Talk to your money? Yes! This is an exercise for anyone who wants to be a smarter spender or saver—and anyone who has emotional conflicts about finances—and let’s face it, that’s just about everyone. It takes practice (and may feel weird at first), but it can help pinpoint your emotional issues over money and help you reach a more balanced approach.

Don’t worry, you won’t have to start talking aloud to your credit cards, explains Olivia Mellan, author of Money Harmony: A Road Map for Individuals and Couples, who developed the exercise. Rather, you’ll write down a “dialogue”—it should take about 20 minutes—once a week for a month or two. Start by asking your money how your relationship is going. (Or let Money give you a piece of its mind!) For example, if you know that you tend to spend more than you should, you might start this way…
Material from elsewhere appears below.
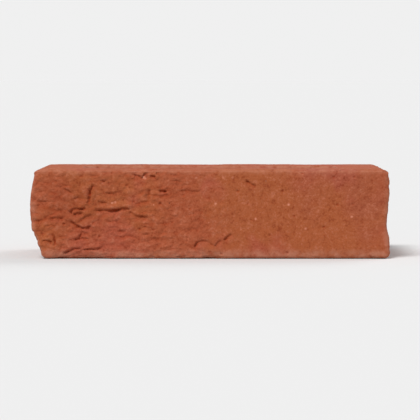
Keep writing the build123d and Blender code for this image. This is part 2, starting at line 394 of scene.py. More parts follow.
relief = {
    # a fold across its line: the steep part above it, the gentle part below it and its curve, then a roll
    # above: how high, where its crest is in steep parts, and where it ends
    "foldDepth": 1.7, "steep": 0.8, "gentle": 3.0, "gentleCurve": 1.8,
    "roll": 0.45, "rollCrest": 1.6, "rollReach": 5.0,
    # its dark line, where shade is painted, and the pale lip below it, where a highlight is painted, and how
    # far from its line it is gone: each edge from 0 to 1
    "line": ((0.8, 0.1), (-1.6, -0.2)), "lip": ((-0.5, -1.4), (-4.5, -2.0)), "foldEdge": (6, 3),
    # the other marks
    "pitDepth": 0.8, "pitReach": 0.9, "pitSoft": 1.3,
    "waneDepth": 1.4, "waneEdge": (4.0, 0.0), "grainAndHighlightEdge": (0.9, 0.3),
    # how much the depth of a mark varies from point to point
    "uneven": (0.75, 1.15),
    # noises that bend the marks: the size of each, how far it pushes, and its detail
    "foldBends": ((6, 1.4), (1.8, 0.5)), "pitBend": (1.8, 1.2), "waneBend": (12, 4.0, 2.0),
    "grainAndHighlightBend": (1.2, 0.5), "smallPitBend": (2, 0.8), "crumpleBend": (5, 2.6, 2.0),
    "footBend": (9, 3), "dragBend": (30, 3.0),
    # what is scattered: the size of its pattern, and how high it stands or how deep it goes
    "waves": (45, 0.9), "footWaves": (17, 3.2), "lumps": (7, 0.7), "crumple": (5.5, 1.05), "sand": (1.5, 0.2),
    "flaps": (9.0, 0.42), "wrinkles": (4.5, 0.24), "smallPits": (4.5, 0.6), "drag": (2.2, 0.9), "chips": 0.9,
    # how much of it there is where the clay is smooth and where it wrinkled most
    "lumpShare": (0.5, 1.5), "crumpleShare": (0.12, 1.0), "wrinkleShare": (0.15, 1.0),
    "smallPitShare": (0.6, 1.0),
    # patches: the size of their pattern, then where they start and where they are full
    "wrinkledPatches": (55, 0.42, 0.6), "flapPatches": (14, 0.44, 0.6), "wrinklePatches": (10, 0.42, 0.58),
    "chipPatches": (7, 0.54, 0.7), "foldPatches": (4, 0.3, 0.65, 0.55, 1.1),
    # flaps and wrinkles, as shares of their size: how they are bent and how far they span, their least climb,
    # how much of them rolls, and how far they are drawn out across, as the lumps and the crumpled clay are
    "lapBend": (0.7, 0.35), "lapSpan": 0.9, "lapClimb": 0.25, "lapRoll": 0.3,
    "lapDrawn": 0.45, "lumpDrawn": 0.65, "crumpleDrawn": 0.66,
    # how far the crumpled clay goes up and down, from the middle of its noise and to the sides of it
    "crumpleCurve": (0.0, 0.3, -0.25, 0.75),
    # small pits: a cell of more than this luck has one, and how wide the luckiest is
    "smallPitLuck": 0.7, "smallPitWide": 0.27,
    # along the show face, how much the clay wrinkled: where to and from, and how much there
    "wrinkledAlong": (-32, 26, 1.0, 0.12),
    # where the foot's waves are: along the block and up it
    "footAlong": (-90, -96), "footUp": ((21, 13), (1, 6)),
    # the right end is calm: from and to how far from it, and what is left of its lumps
    "calmEnd": (14, 4, 0.45),
    # how squarely a surface has to face its side: arrises, frog rim, uprights, lower bed and show face
    "arrisTurn": (0.94, 0.76), "rimTurn": (0.985, 0.9), "uprightTurn": (0.9, 0.5),
    "struckTurn": (-0.6, -0.9), "showTurn": (-0.5, -0.8),
    # out from the frog's outline, and down from the upper bed: its mouth, its walls and floor, its rim
    "mouthEdge": (3.5, 2), "wallEdges": ((0.6, 2.2), (20, 16)), "rimEdge": (3.0, 1.2),
    # dust along the edges: its width, how much of it by height, and how far it sits above the middle
    "dustEdge": (5.2, 1.2), "dustByHeight": (10, 40, 0.8, 0.5), "dustRise": 1.3,
    # how strongly each kind of mark is painted, against a fold: the painted shade of its lines and pits, the
    # painted highlight of a flap's lip, and the dust on the arrises
    "flapLine": 0.6, "flapLip": 0.4, "wrinkleLine": 0.4, "pitDark": 0.85, "smallPitDark": 0.5,
    "arrisDust": 0.8,
    # the skin stays this far inside the part's box
    "margin": 0.06,
}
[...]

You: “Hey, Money, how are we doing together?”

Money: “You throw me around, but you don’t treat me with respect. What’s your problem?”

You: “I feel happy when I’m spending you. When I’m not buying something, I don’t feel as good.”

Continue the conversation—being very honest with yourself (and with Money)—until the conversation naturally winds down. Then provide yourself with some internal commentary in the form of at least three “voices”: your mom, your dad, and a higher power such as inner wisdom or God.

You may want to include additional “voices” who have been strong influencers, as well—it could be your spouse or partner, an ex-spouse, a clergy person, your grandfather, etc. If you do, include that person in the dialogue before you get to inner wisdom/God.

Just imagine what each of them would say. For example, your mom might point out that you were spoiled as a kid and never could delay gratification. It’s fine if your mom was a poor role model when it comes to money or even if you’re estranged from your parents. Those issues will come out in the imagined dialogue—and help you understand how these relationships are influencing you now. (Your inner wisdom or God, in contrast, might show you what you need to do to save for a goal.)

Hold these conversations with your money weekly, and you’ll begin to see your money issues of the past and the present more clearly—and most important, what you need to do to put money in its proper perspective for yourself now and in the future.